As far as face-to-face requests go, it’s the next best thing. Want to maximize your results? Follow these steps.
Personalize tastefully, wherever and whenever you can.
Don’t ruin the relationship by spamming. Remarket with care.
Focus on one message, your request for a review. Don’t combine it with any other message.
Give customers just enough time to evaluate your product or service. No more, no less.
Use a familiar face for your face-to-face ask.
Then structure your face-to-face request using the appropriate psychological triggers. So imagine you’re using prestige as a trigger. What would that look like?
Subject: You know something [Name]? You’re a…
We think you’re something special. You know as much about [our product] as our veteran employees. You’ve gone out of your way to support us and help us grow. We’re so grateful for that.
We’re reaching out to our very best customers (top 3%) for advice. We want to improve and we believe you’re the best person to ask. Would you be willing to answer 6 questions for us?
Takes 2 to 5 min!
You’re the best,
It’s not as effective as an in-person, face-to-face ask but it’s far more effective than email. Am I saying email doesn’t work? Absolutely not.
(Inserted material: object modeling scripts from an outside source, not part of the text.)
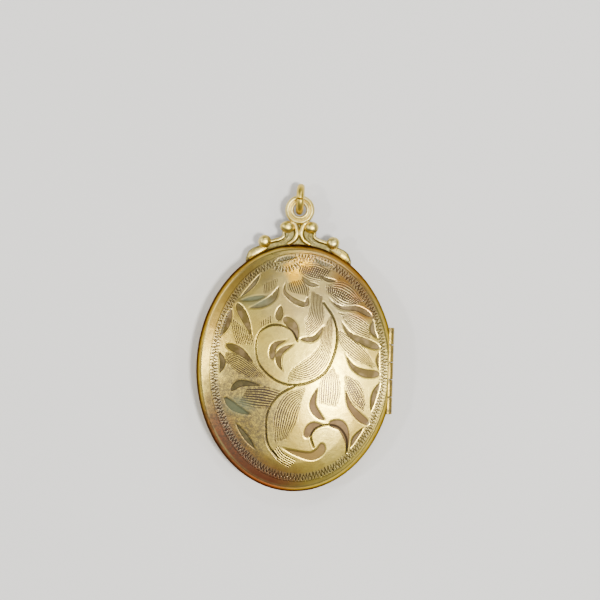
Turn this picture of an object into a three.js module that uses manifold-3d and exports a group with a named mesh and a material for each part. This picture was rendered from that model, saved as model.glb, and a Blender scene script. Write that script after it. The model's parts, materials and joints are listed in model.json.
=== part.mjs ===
// Oval hinged locket with a scroll crest and a jump ring.
// It lies on its back: +X towards the hinge, +Y towards the jump ring, +Z out of the front cover.
// The origin is the middle of the flat panel of the back cover. Units are millimetres.
import * as THREE from "three";
import { mergeVertices } from "three/addons/utils/BufferGeometryUtils.js";
import Module from "manifold-3d";

const wasm = await Module();
wasm.setup();

// ---------------------------------------------------------------- driving dimensions

// Case
const HALF_WIDTH = 12.8;
const HALF_LENGTH = 16;
const HALF_DEPTH = 3.5; // from the parting plane to the apex of either cover
const SKIN = 0.45; // sheet thickness of the covers
const SIDE_INSET = 0.65; // how far the rounded side leans in before the crease
const SIDE_HEIGHT = 1.6; // height of the crease over the parting plane
const PANEL_RATIO = 0.42; // flat panel of the back, as a share of the dome's radius
const PARTING_Z = HALF_DEPTH;
const PARTING_GAP = 0.04; // half of the hairline between the two halves
const ROUND_CORE = 0.7 * HALF_WIDTH; // inside this radius the case's ellipses keep one shape

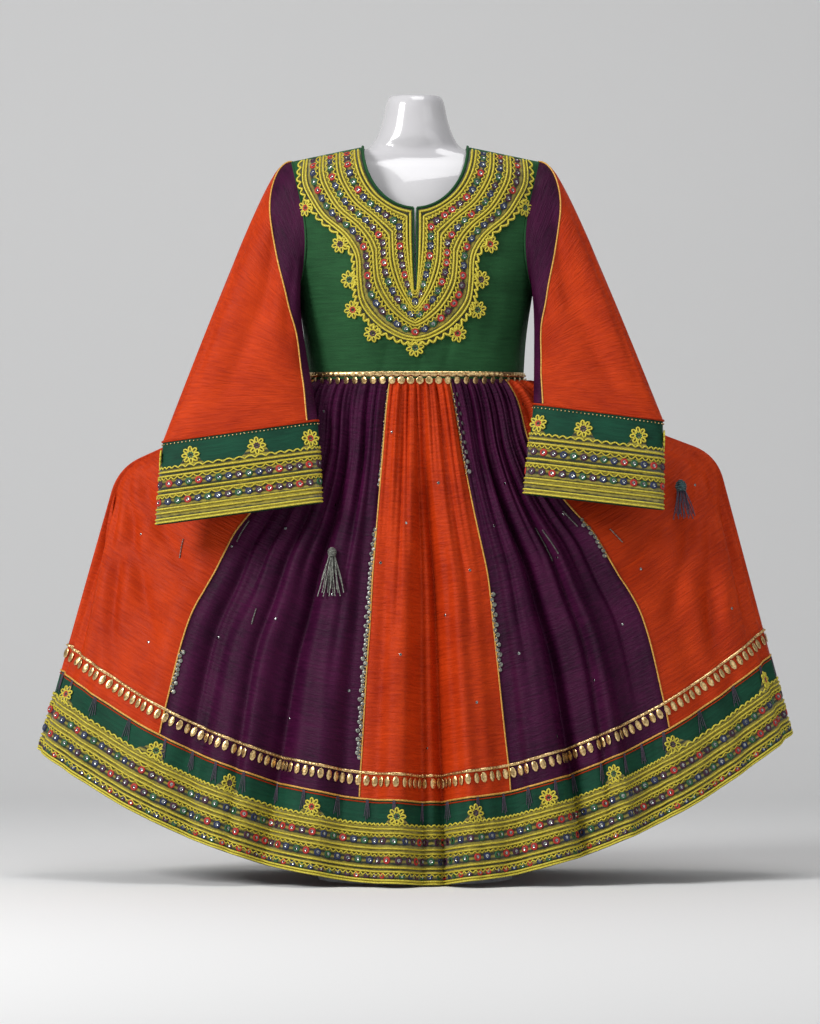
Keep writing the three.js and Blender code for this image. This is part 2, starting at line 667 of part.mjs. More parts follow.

Email works very, very well
But a face-to-face request is more effective. Not because it’s better, but because a face-to-face interaction includes a large amount of additional information – body language, gesture clusters, tone of voice, emotional health, etc.
Can’t make a face-to-face request?
It’s effective especially if you remove the logistical barriers that keep customers from writing a positive review.
You’re 34 times more likely to get a positive review…
But only if you make a face to face request.
That amazing, five star review you want your customer to give you – you’re far more likely to get it. Ignore the irrational fear floating around in the back of our heads.
You’ve worked wonders for your customer.
Now’s the time to ask for what you want. While so many others choose to take the easy way out, you meet face-to face. You succeed where others fail. You now know the secret to getting the reviews you want.